Curcuma
MR23016
Eri silk | Home reared | Handspun | Handwoven | Natural dyed | Patchwork | Shawl
This is a double sided shawl.
1) Home reared Eri silkworms make their cocoons. The rearer collects those cocoons and hands them over to the yarn spinner.
2) The yarn spinner boils (degumming), washes, flattens the cocoons into fibre cakes. The fibre cakes are then mounted on a light wood stick to start the hand spinning of this fibre based silk. No charkha, no mechanised equipment, just a gentle dance of hands twisting the yarn while pulling them from their condensed form in the cocoon. A stone weight spindle keeps turning as the spinner keeps twisting the fibre. When sufficient amount of yarn has been spun, it is rolled into hanks and sent to the weaver.

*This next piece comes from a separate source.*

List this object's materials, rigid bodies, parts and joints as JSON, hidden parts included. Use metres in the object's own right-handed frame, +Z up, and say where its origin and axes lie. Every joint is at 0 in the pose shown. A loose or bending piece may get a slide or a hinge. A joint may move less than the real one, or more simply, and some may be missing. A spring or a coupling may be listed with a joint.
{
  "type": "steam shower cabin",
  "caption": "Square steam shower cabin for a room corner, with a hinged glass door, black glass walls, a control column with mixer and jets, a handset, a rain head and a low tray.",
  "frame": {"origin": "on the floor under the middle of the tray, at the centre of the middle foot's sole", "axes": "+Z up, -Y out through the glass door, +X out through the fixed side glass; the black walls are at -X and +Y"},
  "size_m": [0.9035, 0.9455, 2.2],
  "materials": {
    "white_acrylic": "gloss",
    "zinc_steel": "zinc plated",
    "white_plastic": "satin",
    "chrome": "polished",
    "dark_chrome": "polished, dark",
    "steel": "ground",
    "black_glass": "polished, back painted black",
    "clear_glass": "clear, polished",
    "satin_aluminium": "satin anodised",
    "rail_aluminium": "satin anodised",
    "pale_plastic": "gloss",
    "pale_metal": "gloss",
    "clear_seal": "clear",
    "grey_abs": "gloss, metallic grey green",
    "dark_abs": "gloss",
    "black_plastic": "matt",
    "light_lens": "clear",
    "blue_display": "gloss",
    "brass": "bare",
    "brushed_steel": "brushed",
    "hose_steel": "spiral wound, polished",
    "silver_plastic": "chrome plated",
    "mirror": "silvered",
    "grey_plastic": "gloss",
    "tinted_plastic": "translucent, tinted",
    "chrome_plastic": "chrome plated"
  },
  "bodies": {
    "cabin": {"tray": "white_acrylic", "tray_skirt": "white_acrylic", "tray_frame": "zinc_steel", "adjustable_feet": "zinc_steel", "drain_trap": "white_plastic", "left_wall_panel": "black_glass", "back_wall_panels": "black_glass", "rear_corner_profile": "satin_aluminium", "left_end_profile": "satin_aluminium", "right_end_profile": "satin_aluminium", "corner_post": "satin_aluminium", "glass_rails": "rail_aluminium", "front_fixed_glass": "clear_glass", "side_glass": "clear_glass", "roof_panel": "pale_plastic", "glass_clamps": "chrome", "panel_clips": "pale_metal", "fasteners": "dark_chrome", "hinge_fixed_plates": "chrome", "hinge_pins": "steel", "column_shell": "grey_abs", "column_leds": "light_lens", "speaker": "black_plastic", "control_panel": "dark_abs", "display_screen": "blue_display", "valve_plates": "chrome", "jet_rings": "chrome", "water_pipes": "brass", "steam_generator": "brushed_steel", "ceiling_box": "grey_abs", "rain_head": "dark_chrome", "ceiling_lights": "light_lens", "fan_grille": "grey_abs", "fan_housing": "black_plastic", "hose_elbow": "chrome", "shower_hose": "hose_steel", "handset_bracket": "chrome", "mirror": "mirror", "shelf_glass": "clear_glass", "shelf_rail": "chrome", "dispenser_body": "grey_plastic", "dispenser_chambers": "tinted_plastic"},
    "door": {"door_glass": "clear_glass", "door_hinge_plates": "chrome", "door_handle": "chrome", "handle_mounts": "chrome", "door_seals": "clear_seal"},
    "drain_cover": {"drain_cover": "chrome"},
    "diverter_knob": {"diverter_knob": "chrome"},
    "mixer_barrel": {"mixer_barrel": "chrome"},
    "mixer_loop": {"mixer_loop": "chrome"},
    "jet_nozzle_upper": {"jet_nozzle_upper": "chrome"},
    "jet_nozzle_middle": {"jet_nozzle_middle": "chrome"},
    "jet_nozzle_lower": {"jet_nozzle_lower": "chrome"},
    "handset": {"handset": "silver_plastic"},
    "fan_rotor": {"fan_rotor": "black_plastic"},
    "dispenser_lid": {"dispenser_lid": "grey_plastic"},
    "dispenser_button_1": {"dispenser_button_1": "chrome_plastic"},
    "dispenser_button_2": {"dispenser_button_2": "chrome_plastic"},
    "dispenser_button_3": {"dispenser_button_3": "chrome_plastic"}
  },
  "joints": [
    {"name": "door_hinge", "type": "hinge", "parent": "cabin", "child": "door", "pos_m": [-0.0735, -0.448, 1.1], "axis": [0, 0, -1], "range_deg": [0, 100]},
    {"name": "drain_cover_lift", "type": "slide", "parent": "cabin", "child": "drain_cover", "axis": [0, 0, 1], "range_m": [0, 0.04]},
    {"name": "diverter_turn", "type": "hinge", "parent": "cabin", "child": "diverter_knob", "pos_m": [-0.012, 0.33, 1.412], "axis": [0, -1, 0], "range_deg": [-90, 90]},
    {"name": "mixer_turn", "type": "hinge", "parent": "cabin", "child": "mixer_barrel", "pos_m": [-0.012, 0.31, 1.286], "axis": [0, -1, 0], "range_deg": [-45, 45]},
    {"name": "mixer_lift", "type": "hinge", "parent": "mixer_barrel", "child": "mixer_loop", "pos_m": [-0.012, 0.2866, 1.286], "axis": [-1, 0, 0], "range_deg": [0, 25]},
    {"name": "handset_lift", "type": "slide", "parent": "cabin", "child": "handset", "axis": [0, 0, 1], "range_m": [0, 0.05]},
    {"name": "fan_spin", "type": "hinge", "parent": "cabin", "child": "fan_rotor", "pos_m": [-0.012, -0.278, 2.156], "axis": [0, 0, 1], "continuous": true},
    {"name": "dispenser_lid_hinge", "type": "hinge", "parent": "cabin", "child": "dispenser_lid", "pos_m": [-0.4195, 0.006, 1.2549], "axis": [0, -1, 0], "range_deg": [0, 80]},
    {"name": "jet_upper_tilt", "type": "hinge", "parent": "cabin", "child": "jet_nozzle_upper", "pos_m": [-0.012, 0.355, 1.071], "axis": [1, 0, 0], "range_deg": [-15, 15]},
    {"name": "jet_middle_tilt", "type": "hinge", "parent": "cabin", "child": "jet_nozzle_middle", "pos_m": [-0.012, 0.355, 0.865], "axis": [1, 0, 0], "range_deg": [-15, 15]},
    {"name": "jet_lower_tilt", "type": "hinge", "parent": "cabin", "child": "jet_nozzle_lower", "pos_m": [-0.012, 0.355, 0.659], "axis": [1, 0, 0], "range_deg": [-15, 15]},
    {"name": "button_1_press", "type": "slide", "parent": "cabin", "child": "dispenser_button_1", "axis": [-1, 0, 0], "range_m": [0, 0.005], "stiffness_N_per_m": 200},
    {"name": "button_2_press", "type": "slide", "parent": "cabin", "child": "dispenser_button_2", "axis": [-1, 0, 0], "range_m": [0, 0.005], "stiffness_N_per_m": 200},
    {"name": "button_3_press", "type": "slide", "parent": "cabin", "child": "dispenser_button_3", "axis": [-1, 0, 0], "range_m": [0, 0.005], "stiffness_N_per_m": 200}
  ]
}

3) Weaving is primarily woman’s domain in Assam, where the traditional throw shuttle looms are mounted between four pillars dug solid into the flat mud ground. Eri silk’s hand spun fibre involves an intricate warping process. This delicately slub yarn is more or less irregular in size leading to a completely manual process of heddle-making and yarn joining. At no point, the weaver can loose their attention for gentleness while weaving this yarn.

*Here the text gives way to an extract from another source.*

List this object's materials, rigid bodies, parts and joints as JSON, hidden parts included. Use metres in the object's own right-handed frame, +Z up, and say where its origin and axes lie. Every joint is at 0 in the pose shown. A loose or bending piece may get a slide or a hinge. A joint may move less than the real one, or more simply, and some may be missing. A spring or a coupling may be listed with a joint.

If the yarn is dyed first then the woven fabric is ready at this stage. If the fabric is to be dyed directly, then after weaving, fabric is ready to be sent for the next stage that is dyeing.
4) Eri Silk being a protein fibre absorbs most natural dyes. For this shawl, we have used Turmeric as the main dye source. Once the dye vat is ready, the fabric is dipped in the vat. Depending upon the number of dips, the shades of Turmeric can vary from lightest to deepest. Turmeric compositions with Natural ivory gives the shaded denim like shaded look.

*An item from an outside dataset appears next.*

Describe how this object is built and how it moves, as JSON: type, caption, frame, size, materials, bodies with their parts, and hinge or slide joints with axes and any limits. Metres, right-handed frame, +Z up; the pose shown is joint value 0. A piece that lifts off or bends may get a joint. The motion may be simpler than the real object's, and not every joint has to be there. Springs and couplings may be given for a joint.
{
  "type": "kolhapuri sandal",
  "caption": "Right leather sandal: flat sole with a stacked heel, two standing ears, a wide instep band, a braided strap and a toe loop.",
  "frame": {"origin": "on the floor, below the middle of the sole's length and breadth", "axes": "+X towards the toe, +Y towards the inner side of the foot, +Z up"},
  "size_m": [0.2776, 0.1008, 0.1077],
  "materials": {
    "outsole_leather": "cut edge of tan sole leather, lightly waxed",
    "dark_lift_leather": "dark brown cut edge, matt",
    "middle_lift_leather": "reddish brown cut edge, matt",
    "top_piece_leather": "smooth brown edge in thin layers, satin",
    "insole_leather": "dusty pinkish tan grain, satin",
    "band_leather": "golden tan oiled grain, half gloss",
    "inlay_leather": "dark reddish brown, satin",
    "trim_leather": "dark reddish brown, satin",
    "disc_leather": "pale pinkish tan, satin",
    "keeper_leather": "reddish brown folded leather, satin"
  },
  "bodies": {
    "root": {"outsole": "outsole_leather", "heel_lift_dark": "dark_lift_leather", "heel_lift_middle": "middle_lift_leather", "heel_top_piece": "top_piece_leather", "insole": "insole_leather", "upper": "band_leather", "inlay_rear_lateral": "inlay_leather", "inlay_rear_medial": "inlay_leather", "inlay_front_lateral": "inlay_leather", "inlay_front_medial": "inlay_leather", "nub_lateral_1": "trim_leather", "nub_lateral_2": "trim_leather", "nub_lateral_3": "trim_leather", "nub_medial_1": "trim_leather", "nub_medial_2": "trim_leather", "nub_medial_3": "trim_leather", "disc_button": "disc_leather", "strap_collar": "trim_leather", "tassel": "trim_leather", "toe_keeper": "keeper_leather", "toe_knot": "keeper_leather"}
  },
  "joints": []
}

Handspun, handwoven, natural dyed Eri silk is now ready.
5) Upon reaching Punjab from Assam, the smallest strips and scraps of Eri silk are bound together and turned into asymmetrical patchwork.
Every step demands a special skill. No machine, no chemicals, no industrial intervention to speed up the process. Just the slowness that is prerequisite to a hand craft.
Curcuma is one of a kind textile designed to highlight a unique coming together of various techniques and creativity of handcraft. This design will not be recreated.